The Yellow Jockey is one of the most completed studies with the
composition almost entirely filled by the horse and jockey seen up-close
at eye-level as though the viewer were amongst the action as one of the
other jockeys. The picture probably began as a sketch for one of the
figures in Moving Up under Starter’s Orders exhibited at the Royal
Academy in 1940. Unlike many jockeys in the ‘Silks and Satins’
series (see Peralta-Ramos, The Mastery of Munnings, 2002 p.64-65), this
jockey is not regrouping but is positioned to take off and to hold his
seat when his mount leaps into action. There is a wonderful sense of
anticipation and energy in the picture, emphasized by the loose
paintwork and the vivid colour. The jockey has taken a deep, secure
seat, tilted slightly forward with weight in his stirrups, his hands
high to move with his horse’s head when the action bursts forward.
His expression is focused ahead, waiting for the starter’s flag to
drop. Munnings was an accomplished horseman and therefore every movement
of both the horse and the rider is accurate. As a portraitist, Munnings
has captured the sitter’s emotion and intensity of concentration
as well as the horse’s excitement to run, revealed by his lathered
mouth and shoulder, flared nostrils, pricked ears, raised head-carriage
and wide-eyed expression. This is not simply an image of a man seated on
a racehorse.
Although the picture probably began as a sketch for a larger painting,
it undoubtedly holds its own as a complete picture. The scene is charged
with quivering power and tension as horses enter and leave the confines
of the canvas. The lower half of the number 6 horse is obscured from our
vision as if we are actually witnessing the event at eye level. This
idea of cropping and revealing a slice of life was used by Degas to
great effect in his ballet scenes and in this picture it creates intense
drama and expectation.
As a colorist, Munnings was inspired by the effects of changing light on
the glistening silks and the sheen on the coats of well-groomed horses.

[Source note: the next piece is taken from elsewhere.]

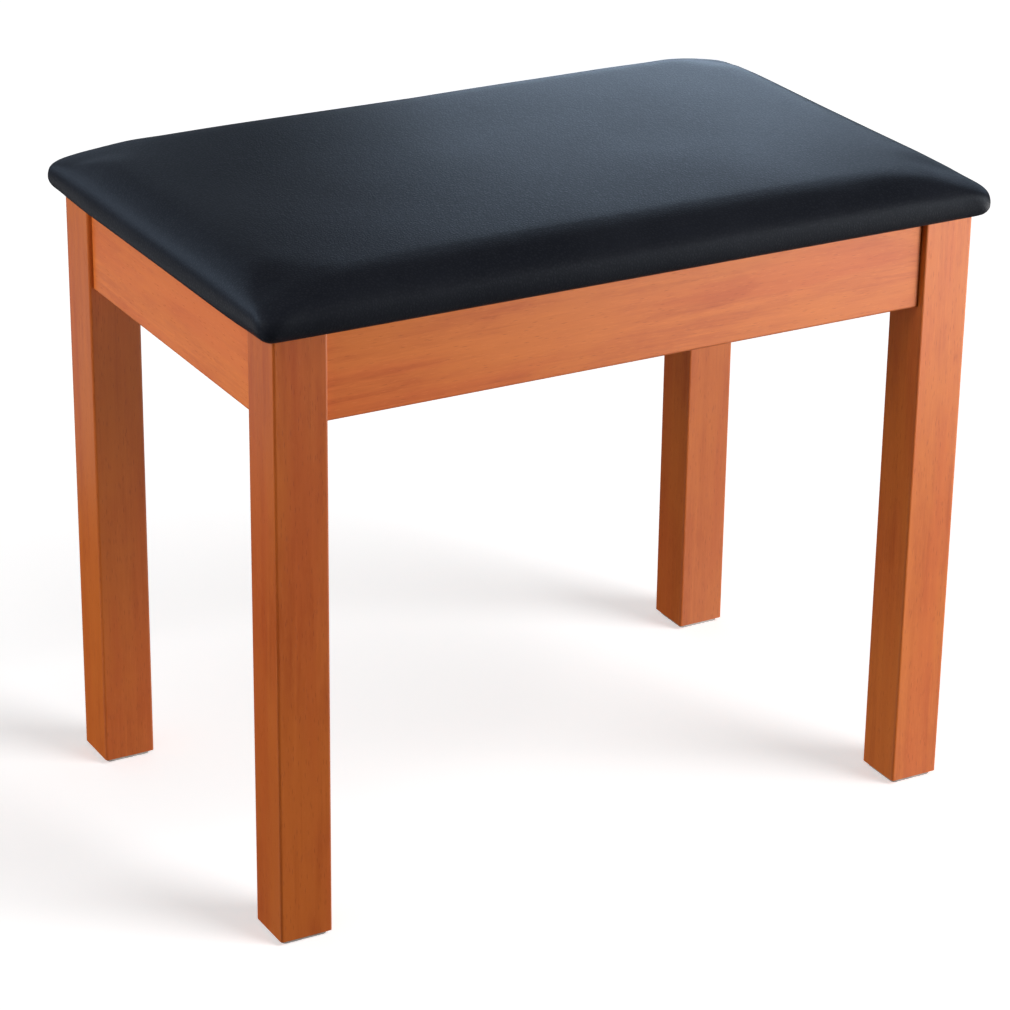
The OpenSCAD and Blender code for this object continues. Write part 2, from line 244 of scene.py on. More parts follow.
def stained_wood(node, grain, seed, pith, lean, tone_shift, rings_share):
    """Orange-brown stained hardwood under satin lacquer, for one straight piece. The tree's pith runs beside
    it and leans. tone_shift lightens or darkens it, and rings_share is how strongly its growth rings show."""
    low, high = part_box(node)
    s = Shader("stained_wood_" + node)
    axes, along, fibres = grain_space(s, low, high, grain, seed)
    rings = ring_lines(s, axes, along, fibres, pith, lean, RING_PITCH)
    # the noise's scales are features to a metre, across the fibres twice and then along them
    streaks = s.noise(fibres, (130, 130, 5), detail=3.0, roughness=0.55, distortion=0.5)
    hairs = s.noise(fibres, (850, 850, 45), detail=2.0, roughness=0.6)
    fleck = s.noise(fibres, (240, 240, 60), detail=3.0, roughness=0.6, distortion=0.6)
    blotch = s.noise(fibres, (22, 22, 9), detail=3.0, roughness=0.55)
    drift = s.noise(fibres, (38, 38, 4), detail=2.0)
    vein = s.noise(fibres, (330, 330, 10), detail=2.0, distortion=0.3)
    vein = s.math("MULTIPLY", s.spread(vein, 0.60, 0.72), s.spread(blotch, 0.45, 0.60))
    pore = s.voronoi(fibres, (1100, 1100, 110))
    chance = s.split(pore.outputs["Color"])[0]
    thin = s.spread(pore.outputs["Distance"], 0.10, 0.34, 1.0, 0.0)
    dark_pore = s.math("MULTIPLY", thin, s.spread(chance, 0.62, 0.64))
    pale_pore = s.math("MULTIPLY", thin, s.spread(chance, 0.16, 0.14))
    # painted light on the eased edges: a painted highlight, full on the edges of one diagonal of the section,
    # such as the top front and right front ones, and faint on the others, and painted shade on the edges of the
    # other diagonal, such as the bottom front and left front ones
    edge, diagonal = painted_edge_light(s, low, high, grain, EDGE_LIGHT_WIDTH)
    edge = s.math("MULTIPLY", edge, s.spread(streaks, 0.35, 0.6, 0.45, 1.0))
    lit_edge = s.math("MULTIPLY", edge, s.spread(diagonal, 0.0, -EDGE_SIDE, 0.12, 1.0))
    shaded_edge = s.math("MULTIPLY", edge, s.spread(diagonal, 0.0, EDGE_SIDE, 0.0, 1.0))

    depth = s.spread(streaks, 0.30, 0.70, -0.5, 0.5, smooth=False)
    depth = s.math("MULTIPLY_ADD", s.spread(hairs, 0.3, 0.7, -0.5, 0.5, smooth=False), 0.55, depth)
    depth = s.math("MULTIPLY_ADD", s.spread(fleck, 0.35, 0.65, -0.5, 0.5, smooth=False), 0.40, depth)
    ringed = s.math("MULTIPLY", rings, s.spread(drift, 0.40, 0.62))
    depth = s.math("MULTIPLY_ADD", ringed, -2.0 * rings_share, depth)
    depth = s.math("MULTIPLY_ADD", vein, -0.9, depth)
    tone = s.math("MULTIPLY_ADD", depth, 0.60, 0.58, clamp=True)
    colour = s.blend(tone, toned(STAIN_DEEP, tone_shift), toned(STAIN_LIGHT, tone_shift))
    layers = (
        (s.spread(blotch, 0.38, 0.62, 0.0, 0.60), STAIN_PATCH),
        (s.spread(drift, 0.45, 0.65, 0.0, 0.40), STAIN_DRIFT),
        (s.math("MULTIPLY", dark_pore, 0.55), PORE_DARK),
        (s.math("MULTIPLY", pale_pore, 0.28), PORE_PALE),
        # painted highlight and painted shade along the eased edges
        (s.math("MULTIPLY", lit_edge, 0.55), EDGE_HIGHLIGHT),
        (s.math("MULTIPLY", shaded_edge, 0.45), EDGE_SHADE),
    )
    for share, layer in layers:
        colour = s.blend(share, colour, toned(layer, tone_shift))

    gloss = s.math("MULTIPLY_ADD", hairs, 0.10, 0.36)
    gloss = s.math("MULTIPLY_ADD", dark_pore, 0.15, gloss)
    height = s.math("MULTIPLY_ADD", hairs, 0.35, s.math("MULTIPLY", streaks, 0.25))
    height = s.math("MULTIPLY_ADD", dark_pore, -0.5, height)
    s.set(Base_Color=colour, Roughness=gloss, Normal=s.bump(height, 0.10 * MM, 0.6))
    s.set(IOR=1.5, Coat_Weight=0.10, Coat_Roughness=0.30)
    return s.material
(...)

He has perfected a harmoniously integrated picture by repeating the same
various hues throughout the work; the yellow of the jockey’s silks
is echoed in his boots and on other jockeys. It is also used to
highlight the horse’s coat. All the figures are thus, convincingly
integrated into this picture. Munnings loved horseracing but more
importantly it offered him a variety of surfaces on which to record the
effects of shifting sunlight.
We are grateful to Lorian Peralta-Ramos for her kind assistance with the
cataloguing of the present work, which will be included in her
forthcoming catalogue raisonné of the works of Sir Alfred Munnings.